Perhaps starving children in our own country is embarrassing enough for us to create ungainly bureaucratic terminology to make it invisible while we’re shopping for that perfect Thanksgiving bird. If hunger isn’t in our faces, it must not exist — at least not in America. Hunger is certainly not something one sees in Norman Rockwell paintings.

“Food insecurity” is the politically correct term used by the U.S Department of Agriculture because the agency doesn’t use the word “hunger.”

Realistically, the term “food insecurity” emanated from the 1980’s Reagan administration, when then-President Ronald Reagan boasted there was “no hunger in America.” Maybe there wasn’t any hunger in the White House or even the middle class, but that false claim has led to nearly 30 years of stagnation in conquering domestic hunger.

The truth is that hunger exists on a massive level in the U.S. The USDA reported on Monday that U.S. households lacking consistent access to adequate food skyrocketed to 49 million last year.

Ready access to food is predominately a women and children’s poverty issue. Those who have the most difficulty are single women with children, according to government analysts. The USDA report states that 37 percent of unmarried women raising children skip meals, cut portions or “otherwise forego food,” but let’s not call it “hunger.”

Hunger also is a sociological problem. According to the USDA, about 29 percent of Latino and 27 percent of black households, respectively, suffer “food insecurity” while around 12 percent of white households, mostly in the South, West and Midwest, suffer the same phenomenon.

The shocking estimate is a hunger increase felt by 13 million more Americans since 1995, when the USDA started tracking “food insecurity.”

The USDA reported its food stamp rolls have risen to 36 million, an increase of almost 40 percent during the past two years. During the same period, unemployment at the national level has risen from 4.9 percent to its current 10.2 percent. Because unemployment was at about 7.2 percent when the USDA conducted the “food insecurity” survey, the 49 million families is probably a low estimate.

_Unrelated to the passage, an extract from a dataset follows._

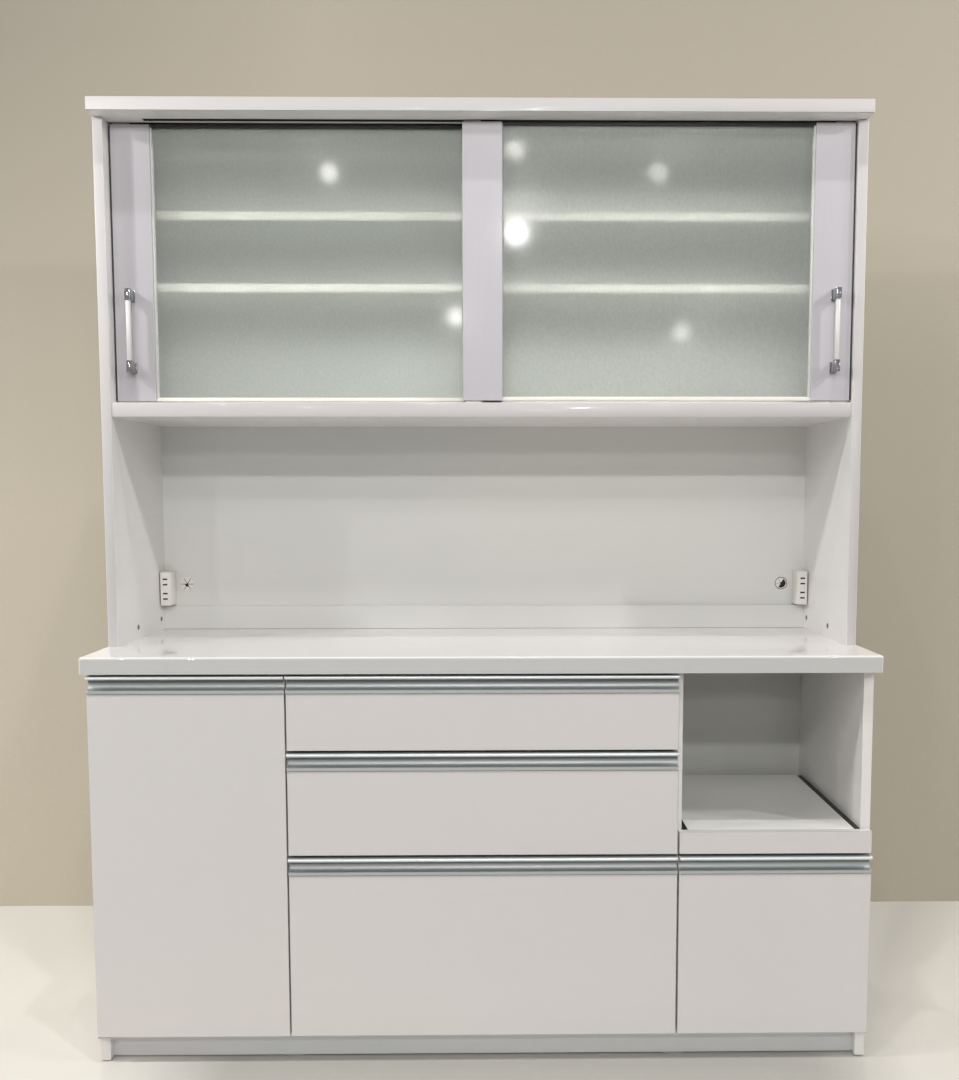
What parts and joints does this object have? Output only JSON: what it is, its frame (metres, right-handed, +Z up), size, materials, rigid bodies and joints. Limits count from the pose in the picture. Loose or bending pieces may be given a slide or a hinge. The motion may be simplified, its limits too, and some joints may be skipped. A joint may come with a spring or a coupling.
{
  "type": "kitchen cabinet",
  "caption": "Two-piece kitchen cabinet: glazed hutch with sliding doors over an open counter, base with hinged door, drawers and a pull-out appliance tray.",
  "frame": {"origin": "on the floor, under the middle of the cabinet's overall box", "axes": "+X to the right as seen from the front, -Y out of the front, +Z up"},
  "size_m": [1.6, 0.5, 1.956],
  "materials": {
    "white_board": "gloss white film",
    "counter": "high-gloss white",
    "front": "high-gloss white lacquer",
    "stile": "satin silver grey",
    "inner_board": "matt white film",
    "drawer_board": "matt pale film",
    "door_frame": "satin cream",
    "glass": "mist",
    "handle": "satin anodised",
    "pull": "polished",
    "slide_steel": "zinc plated",
    "tray_slide": "satin black",
    "white_plastic": "satin",
    "grey_plastic": "matt"
  },
  "bodies": {
    "cabinet": {"base_side_left": "white_board", "base_side_right": "white_board", "base_partitions": "white_board", "base_bottom_board": "inner_board", "base_back_panel": "inner_board", "base_top_rails": "inner_board", "kickboard": "white_board", "floor_pads": "grey_plastic", "counter_top": "counter", "base_shelves": "inner_board", "shelf_pins": "slide_steel", "door_pivots": "slide_steel", "slide_outer_members": "slide_steel", "hutch_side_left": "white_board", "hutch_side_right": "white_board", "hutch_top_board": "white_board", "hutch_sill_board": "white_board", "hutch_partition": "inner_board", "hutch_back_panel": "white_board", "hutch_rear_rail": "white_board", "hutch_shelves": "inner_board", "power_outlets": "white_plastic", "cable_grommets": "white_plastic", "fixing_caps": "grey_plastic"},
    "left_glass_door": {"left_glass_door_stiles": "stile", "left_glass_door_frame": "door_frame", "left_glass_door_pane": "glass", "left_glass_door_pull": "pull", "left_glass_door_glides": "white_plastic"},
    "right_glass_door": {"right_glass_door_stiles": "stile", "right_glass_door_frame": "door_frame", "right_glass_door_pane": "glass", "right_glass_door_pull": "pull", "right_glass_door_glides": "white_plastic"},
    "lower_door": {"lower_door_panel": "front", "lower_door_handle": "handle"},
    "upper_drawer": {"upper_drawer_front": "front", "upper_drawer_handle": "handle", "upper_drawer_box": "drawer_board", "upper_drawer_slide_inner": "slide_steel"},
    "upper_drawer_slides": {"upper_drawer_slide_middle": "slide_steel"},
    "middle_drawer": {"middle_drawer_front": "front", "middle_drawer_handle": "handle", "middle_drawer_box": "drawer_board", "middle_drawer_slide_inner": "slide_steel"},
    "middle_drawer_slides": {"middle_drawer_slide_middle": "slide_steel"},
    "lower_drawer": {"lower_drawer_front": "front", "lower_drawer_handle": "handle", "lower_drawer_box": "drawer_board", "lower_drawer_slide_inner": "slide_steel"},
    "lower_drawer_slides": {"lower_drawer_slide_middle": "slide_steel"},
    "deep_drawer": {"deep_drawer_front": "front", "deep_drawer_handle": "handle", "deep_drawer_box": "drawer_board", "deep_drawer_slide_inner": "slide_steel"},
    "deep_drawer_slides": {"deep_drawer_slide_middle": "slide_steel"},
    "tray": {"tray_board": "counter", "tray_fascia": "front", "tray_slide_inner": "tray_slide"},
    "tray_slides": {"tray_slide_middle": "tray_slide"}
  },
  "joints": [
    {"name": "left_glass_door_slide", "type": "slide", "parent": "cabinet", "child": "left_glass_door", "axis": [1, 0, 0], "range_m": [0, 0.65]},
    {"name": "right_glass_door_slide", "type": "slide", "parent": "cabinet", "child": "right_glass_door", "axis": [1, 0, 0], "range_m": [-0.65, 0]},
    {"name": "lower_door_hinge", "type": "hinge", "parent": "cabinet", "child": "lower_door", "pos_m": [-0.784, -0.236, 0.4335], "axis": [0, 0, -1], "range_deg": [0, 110]},
    {"name": "upper_drawer_slide", "type": "slide", "parent": "cabinet", "child": "upper_drawer", "axis": [0, -1, 0], "range_m": [0, 0.4]},
    {"name": "upper_drawer_slides_run", "type": "slide", "parent": "cabinet", "child": "upper_drawer_slides", "axis": [0, -1, 0], "range_m": [0, 0.2]},
    {"name": "middle_drawer_slide", "type": "slide", "parent": "cabinet", "child": "middle_drawer", "axis": [0, -1, 0], "range_m": [0, 0.4]},
    {"name": "middle_drawer_slides_run", "type": "slide", "parent": "cabinet", "child": "middle_drawer_slides", "axis": [0, -1, 0], "range_m": [0, 0.2]},
    {"name": "lower_drawer_slide", "type": "slide", "parent": "cabinet", "child": "lower_drawer", "axis": [0, -1, 0], "range_m": [0, 0.4]},
    {"name": "lower_drawer_slides_run", "type": "slide", "parent": "cabinet", "child": "lower_drawer_slides", "axis": [0, -1, 0], "range_m": [0, 0.2]},
    {"name": "deep_drawer_slide", "type": "slide", "parent": "cabinet", "child": "deep_drawer", "axis": [0, -1, 0], "range_m": [0, 0.4]},
    {"name": "deep_drawer_slides_run", "type": "slide", "parent": "cabinet", "child": "deep_drawer_slides", "axis": [0, -1, 0], "range_m": [0, 0.2]},
    {"name": "tray_slide", "type": "slide", "parent": "cabinet", "child": "tray", "axis": [0, -1, 0], "range_m": [0, 0.34]},
    {"name": "tray_slides_run", "type": "slide", "parent": "cabinet", "child": "tray_slides", "axis": [0, -1, 0], "range_m": [0, 0.17]}
  ],
  "couplings": [
    {"joint": "upper_drawer_slides_run", "follows": "upper_drawer_slide", "ratio": 0.5},
    {"joint": "middle_drawer_slides_run", "follows": "middle_drawer_slide", "ratio": 0.5},
    {"joint": "lower_drawer_slides_run", "follows": "lower_drawer_slide", "ratio": 0.5},
    {"joint": "deep_drawer_slides_run", "follows": "deep_drawer_slide", "ratio": 0.5},
    {"joint": "tray_slides_run", "follows": "tray_slide", "ratio": 0.5}
  ]
}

We’ve been locked into two wars with no seeming end. Projections by U.N. and U.S. economists are that the cost of the wars in Iraq and Afghanistan will exceed $3 trillion or more in the long run. Nearly $1 trillion has been spent bailing out Wall Street, auto manufacturers and the banking industry.

College students are typically givers when they see a social need. Cal State Long Beach has been a sleep burgh this Thanksgiving, with only one visible food drive on campus.

The Health Science Student Association spearheaded a weeklong canned food drive that ends today at 1:30 p.m. Donations of non-perishable food donations can be taken to the Maxson Center on the third floor of the University Student Union and to the Health Science Department in HHS-2. As well-intentioned and appreciated as these student efforts are, they amount to a drop in the gravy boat.

College campuses can’t be expected to solve what has amounted to a food crisis. They can make a dent, but the real solutions need to be treated as a national security issue. That’s right, “food security” should be deemed a national security issue.

It’s time we reset our national moral compass and focus on feeding those who need adequate food — those we likely see everyday.